“一夜好风吹,新花一万枝”,“风乍起,吹皱一池湖水”,或许在生活闲适的我们眼中,风是精灵,唤起我们诗意的遐想。而在作家刘亮程的笔下,风的寒意太巨大了,有着透心的寒冷。
在一个雪天,30岁的“我”静坐在屋子里,围抱火炉,吃咸菜啃馍馍想着一些人和事情,想得深远而入神(抚摸自己的一生)。 这就是叙述的起点,散文以这段场景组织衔接了“现在的我”、“十四岁的我”、路人、姑妈以及与“我”“隔着三十岁的人生距离”的母亲。
30岁的“我紧围着火炉,努力想烤热自己。我的一根骨头,却露在屋外的寒风中,隐隐作疼。那是我多年前冻坏的一根骨头,我再不像捡一根牛骨头一样,把它捡回到火炉旁烤热。它永远地冻坏在那段天亮前的雪路上了。” 将“寒风吹彻”的阅历集中于“三十岁的我”的一个冬天的时段,而将“十四岁的我”、“三十岁的我”之后的内容穿插其中。
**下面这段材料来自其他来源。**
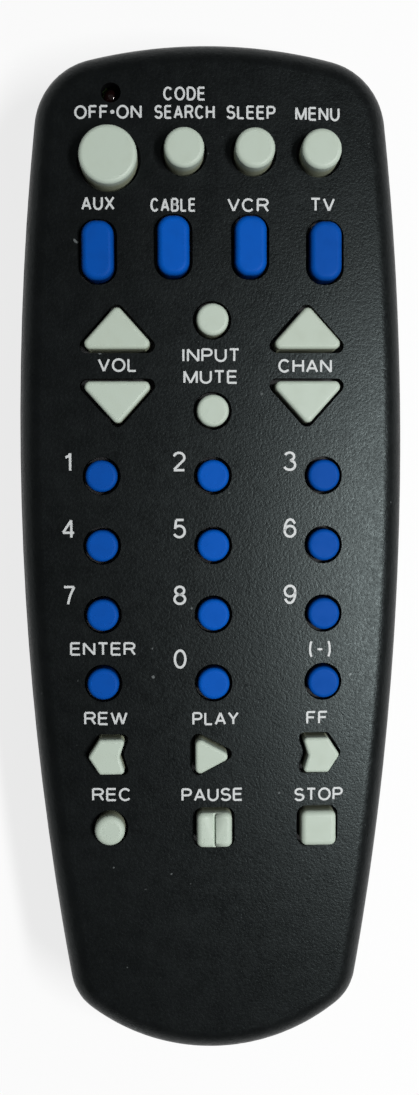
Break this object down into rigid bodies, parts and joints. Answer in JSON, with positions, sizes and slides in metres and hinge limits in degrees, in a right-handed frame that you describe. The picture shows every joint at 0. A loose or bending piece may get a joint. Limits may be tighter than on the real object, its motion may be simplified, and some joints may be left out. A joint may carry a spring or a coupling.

“三十岁的我”之后的岁月虽然是“我”不曾经历过的,但是文章借助于对姑妈、母亲的叙述暗示了“我”的未来仍会是“寒风吹彻”。
刘亮程在《冯四》中曾说过:“一个人一出世,他的全部未来便明明白白摆在村里。当你十五岁或二十岁的时候,那些三十岁、五十岁、七十岁的人便展示了你的全部未来;而当你八十岁时,那些四十岁、二十岁、十七岁的人们又演绎着你的全部过去。”“我”在成长历程中被寒风吹彻,“路人”在跋涉路途中被寒风吹彻,“姑妈”在等待春天中被寒风吹彻,“母亲”在年迈衰老中被寒风吹彻。
而时空交错的叙述方式又有力地强化着这种生命的“寒风”体验。在童年、少年、青年等各个生命时段中不段跳跃、闪回,用姑妈与母亲的人生经历来作比附、关照、透视,有意识地造成叙事时间的颠倒错乱。把复杂的人和事放在每个空间里,有的随意点染,有的泼墨描绘,错落有致,色彩斑澜。这种时间的大幅度、高频率交错的手法,既写出了“我”对不同的人生阶段的深切体验和持续思考,又增强了文章的艺术表达力度和涵盖度。文中贯穿着的“冬天”、“寒风”、“雪”等字眼,它们有着丰富的内涵,既实指北方自然环境的艰苦恶劣,也虚指人生旅途中的种种磨难,还指在生老病死规律中的脆弱和无奈,“寒风”又是对这一切的无助、冷漠、孤独乃至绝望的独特的生命体验。“寒风”体验的背后就是对生命苦难的体验。
因而自然界里的“寒风吹彻”是和人的命运连在一起的。作品写出了人类严峻、沉重的生活状态。感情基调沉重阴冷,深刻揭示了作者对人生中冬季的痛苦与无助。“冬天总是一年一年地弄冷一个人,先是一条腿、一块骨头、一副表情、一种心青……而后整个人生。” “落在一个人一生中的雪,我们不能全部看见。每个人都在自己的生命中,孤独地过冬。我们帮不了谁。”这样的悲凉、这样的同情,这样的怜悯!大概只有真正领略过寒风的人才知道孤独的重量和悲剧的力量。人生的“寒风”也许不是你最好的老师,但确是你最大的敌人。对于“寒风”,唯一的意义就是苦难,但是对于“寒风”中的人、“寒风”外的人,也许还有很多意义,而悲悯生命、同情自己,却最有人性的光辉。生命不由我们选择,而寒冷、疾病和死亡却必须由我们独自承担。
幸而,冬天的寒风中依然有着一丝丝生命渗透出的暖意。不管是围抱火炉取暖,还是给“路人”温暖的帮助;不管是经常看望“姑妈”,还是暗下决心经常回来看看母亲陪母亲说话,特别是“我才三十岁,肯定能走过冬天”,让我们还是寻找到了一份对生命的热爱、对美好的追寻。如果冬天来了,春天还会远吗?
作家李陀曾说过,刘亮程的才能在于,他好像能把文字放到一条清亮透明的小河里淘洗一番,洗得每个字都干干净净,但洗尽铅华的文字里又有一种厚重。捧在手里掂一掂,每个字都重得好像要脱手。“寒风”哀而不伤,“寒风”过后,当是春暖花开吧。